§ **Recorded information**:
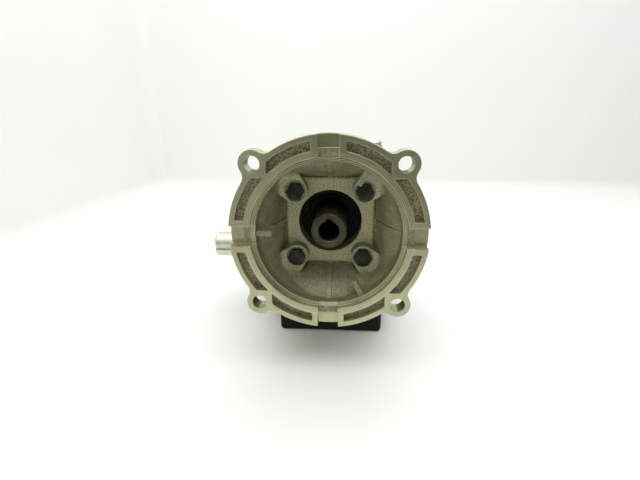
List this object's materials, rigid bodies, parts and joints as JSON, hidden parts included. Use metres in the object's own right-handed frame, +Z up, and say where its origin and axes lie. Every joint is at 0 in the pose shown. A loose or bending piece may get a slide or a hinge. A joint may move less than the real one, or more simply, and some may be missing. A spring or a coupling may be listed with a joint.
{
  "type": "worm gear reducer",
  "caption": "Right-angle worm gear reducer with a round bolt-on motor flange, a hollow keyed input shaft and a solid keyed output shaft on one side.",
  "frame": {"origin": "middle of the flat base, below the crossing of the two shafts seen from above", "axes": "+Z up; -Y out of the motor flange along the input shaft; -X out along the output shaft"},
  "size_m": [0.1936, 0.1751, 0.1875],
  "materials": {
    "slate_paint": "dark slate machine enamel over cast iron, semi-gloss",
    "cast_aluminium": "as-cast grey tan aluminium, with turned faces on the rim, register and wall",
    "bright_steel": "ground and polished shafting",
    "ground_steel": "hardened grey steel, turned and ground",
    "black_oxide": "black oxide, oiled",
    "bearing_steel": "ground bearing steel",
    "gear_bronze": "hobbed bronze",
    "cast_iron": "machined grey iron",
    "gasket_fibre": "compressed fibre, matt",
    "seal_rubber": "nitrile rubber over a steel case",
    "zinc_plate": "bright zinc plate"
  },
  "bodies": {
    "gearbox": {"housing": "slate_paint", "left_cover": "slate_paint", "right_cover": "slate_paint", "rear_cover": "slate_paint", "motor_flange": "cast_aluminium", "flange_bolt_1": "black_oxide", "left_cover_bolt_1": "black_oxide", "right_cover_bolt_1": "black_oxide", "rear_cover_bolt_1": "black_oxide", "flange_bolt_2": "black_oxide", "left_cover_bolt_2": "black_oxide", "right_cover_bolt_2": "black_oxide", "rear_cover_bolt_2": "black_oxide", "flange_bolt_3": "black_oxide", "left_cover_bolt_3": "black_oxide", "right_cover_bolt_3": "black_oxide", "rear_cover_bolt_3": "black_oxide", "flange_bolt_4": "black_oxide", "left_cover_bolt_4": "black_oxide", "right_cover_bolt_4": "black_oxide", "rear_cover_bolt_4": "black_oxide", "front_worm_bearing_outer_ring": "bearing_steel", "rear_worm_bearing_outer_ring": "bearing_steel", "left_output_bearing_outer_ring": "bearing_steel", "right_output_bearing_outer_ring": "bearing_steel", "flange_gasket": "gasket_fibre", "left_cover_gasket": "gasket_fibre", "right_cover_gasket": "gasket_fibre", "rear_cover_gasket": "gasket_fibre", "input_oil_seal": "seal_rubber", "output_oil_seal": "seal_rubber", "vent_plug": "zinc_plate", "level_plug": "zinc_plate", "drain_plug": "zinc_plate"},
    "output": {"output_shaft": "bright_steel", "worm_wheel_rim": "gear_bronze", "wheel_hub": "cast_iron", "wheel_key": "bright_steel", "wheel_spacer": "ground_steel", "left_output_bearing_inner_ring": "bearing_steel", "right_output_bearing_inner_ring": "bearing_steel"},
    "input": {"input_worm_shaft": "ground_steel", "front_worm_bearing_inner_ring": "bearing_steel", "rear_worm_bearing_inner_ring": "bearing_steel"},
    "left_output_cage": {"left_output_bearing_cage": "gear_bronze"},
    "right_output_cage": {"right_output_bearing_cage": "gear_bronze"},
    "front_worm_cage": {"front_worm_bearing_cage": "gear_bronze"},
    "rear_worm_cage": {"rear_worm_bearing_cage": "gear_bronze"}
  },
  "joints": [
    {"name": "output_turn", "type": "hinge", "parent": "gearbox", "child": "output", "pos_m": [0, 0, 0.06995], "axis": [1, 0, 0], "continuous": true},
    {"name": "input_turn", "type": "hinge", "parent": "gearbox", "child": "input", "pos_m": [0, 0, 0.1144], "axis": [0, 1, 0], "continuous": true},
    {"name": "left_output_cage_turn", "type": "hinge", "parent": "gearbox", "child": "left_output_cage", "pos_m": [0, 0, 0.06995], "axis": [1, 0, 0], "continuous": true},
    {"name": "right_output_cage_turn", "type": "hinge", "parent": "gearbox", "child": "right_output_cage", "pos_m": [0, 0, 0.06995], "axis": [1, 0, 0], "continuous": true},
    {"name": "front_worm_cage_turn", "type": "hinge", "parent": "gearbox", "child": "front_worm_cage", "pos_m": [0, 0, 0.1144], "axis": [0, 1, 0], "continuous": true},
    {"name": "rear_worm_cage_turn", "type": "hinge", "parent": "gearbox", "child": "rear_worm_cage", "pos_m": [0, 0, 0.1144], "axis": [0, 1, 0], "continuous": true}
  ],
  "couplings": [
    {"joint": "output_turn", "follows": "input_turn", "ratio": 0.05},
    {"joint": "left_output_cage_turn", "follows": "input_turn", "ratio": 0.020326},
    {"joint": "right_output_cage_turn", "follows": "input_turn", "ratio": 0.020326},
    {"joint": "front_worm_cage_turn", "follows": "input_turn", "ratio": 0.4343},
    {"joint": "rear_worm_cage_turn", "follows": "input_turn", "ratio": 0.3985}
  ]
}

§ **Given task**: Nothing should be changed: write out all of the data as is.

§ **Reply to the exercise**:
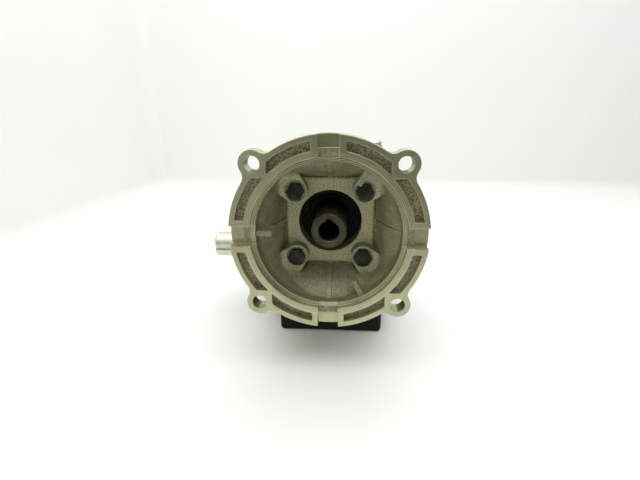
List this object's materials, rigid bodies, parts and joints as JSON, hidden parts included. Use metres in the object's own right-handed frame, +Z up, and say where its origin and axes lie. Every joint is at 0 in the pose shown. A loose or bending piece may get a slide or a hinge. A joint may move less than the real one, or more simply, and some may be missing. A spring or a coupling may be listed with a joint.
{
  "type": "worm gear reducer",
  "caption": "Right-angle worm gear reducer with a round bolt-on motor flange, a hollow keyed input shaft and a solid keyed output shaft on one side.",
  "frame": {"origin": "middle of the flat base, below the crossing of the two shafts seen from above", "axes": "+Z up; -Y out of the motor flange along the input shaft; -X out along the output shaft"},
  "size_m": [0.1936, 0.1751, 0.1875],
  "materials": {
    "slate_paint": "dark slate machine enamel over cast iron, semi-gloss",
    "cast_aluminium": "as-cast grey tan aluminium, with turned faces on the rim, register and wall",
    "bright_steel": "ground and polished shafting",
    "ground_steel": "hardened grey steel, turned and ground",
    "black_oxide": "black oxide, oiled",
    "bearing_steel": "ground bearing steel",
    "gear_bronze": "hobbed bronze",
    "cast_iron": "machined grey iron",
    "gasket_fibre": "compressed fibre, matt",
    "seal_rubber": "nitrile rubber over a steel case",
    "zinc_plate": "bright zinc plate"
  },
  "bodies": {
    "gearbox": {"housing": "slate_paint", "left_cover": "slate_paint", "right_cover": "slate_paint", "rear_cover": "slate_paint", "motor_flange": "cast_aluminium", "flange_bolt_1": "black_oxide", "left_cover_bolt_1": "black_oxide", "right_cover_bolt_1": "black_oxide", "rear_cover_bolt_1": "black_oxide", "flange_bolt_2": "black_oxide", "left_cover_bolt_2": "black_oxide", "right_cover_bolt_2": "black_oxide", "rear_cover_bolt_2": "black_oxide", "flange_bolt_3": "black_oxide", "left_cover_bolt_3": "black_oxide", "right_cover_bolt_3": "black_oxide", "rear_cover_bolt_3": "black_oxide", "flange_bolt_4": "black_oxide", "left_cover_bolt_4": "black_oxide", "right_cover_bolt_4": "black_oxide", "rear_cover_bolt_4": "black_oxide", "front_worm_bearing_outer_ring": "bearing_steel", "rear_worm_bearing_outer_ring": "bearing_steel", "left_output_bearing_outer_ring": "bearing_steel", "right_output_bearing_outer_ring": "bearing_steel", "flange_gasket": "gasket_fibre", "left_cover_gasket": "gasket_fibre", "right_cover_gasket": "gasket_fibre", "rear_cover_gasket": "gasket_fibre", "input_oil_seal": "seal_rubber", "output_oil_seal": "seal_rubber", "vent_plug": "zinc_plate", "level_plug": "zinc_plate", "drain_plug": "zinc_plate"},
    "output": {"output_shaft": "bright_steel", "worm_wheel_rim": "gear_bronze", "wheel_hub": "cast_iron", "wheel_key": "bright_steel", "wheel_spacer": "ground_steel", "left_output_bearing_inner_ring": "bearing_steel", "right_output_bearing_inner_ring": "bearing_steel"},
    "input": {"input_worm_shaft": "ground_steel", "front_worm_bearing_inner_ring": "bearing_steel", "rear_worm_bearing_inner_ring": "bearing_steel"},
    "left_output_cage": {"left_output_bearing_cage": "gear_bronze"},
    "right_output_cage": {"right_output_bearing_cage": "gear_bronze"},
    "front_worm_cage": {"front_worm_bearing_cage": "gear_bronze"},
    "rear_worm_cage": {"rear_worm_bearing_cage": "gear_bronze"}
  },
  "joints": [
    {"name": "output_turn", "type": "hinge", "parent": "gearbox", "child": "output", "pos_m": [0, 0, 0.06995], "axis": [1, 0, 0], "continuous": true},
    {"name": "input_turn", "type": "hinge", "parent": "gearbox", "child": "input", "pos_m": [0, 0, 0.1144], "axis": [0, 1, 0], "continuous": true},
    {"name": "left_output_cage_turn", "type": "hinge", "parent": "gearbox", "child": "left_output_cage", "pos_m": [0, 0, 0.06995], "axis": [1, 0, 0], "continuous": true},
    {"name": "right_output_cage_turn", "type": "hinge", "parent": "gearbox", "child": "right_output_cage", "pos_m": [0, 0, 0.06995], "axis": [1, 0, 0], "continuous": true},
    {"name": "front_worm_cage_turn", "type": "hinge", "parent": "gearbox", "child": "front_worm_cage", "pos_m": [0, 0, 0.1144], "axis": [0, 1, 0], "continuous": true},
    {"name": "rear_worm_cage_turn", "type": "hinge", "parent": "gearbox", "child": "rear_worm_cage", "pos_m": [0, 0, 0.1144], "axis": [0, 1, 0], "continuous": true}
  ],
  "couplings": [
    {"joint": "output_turn", "follows": "input_turn", "ratio": 0.05},
    {"joint": "left_output_cage_turn", "follows": "input_turn", "ratio": 0.020326},
    {"joint": "right_output_cage_turn", "follows": "input_turn", "ratio": 0.020326},
    {"joint": "front_worm_cage_turn", "follows": "input_turn", "ratio": 0.4343},
    {"joint": "rear_worm_cage_turn", "follows": "input_turn", "ratio": 0.3985}
  ]
}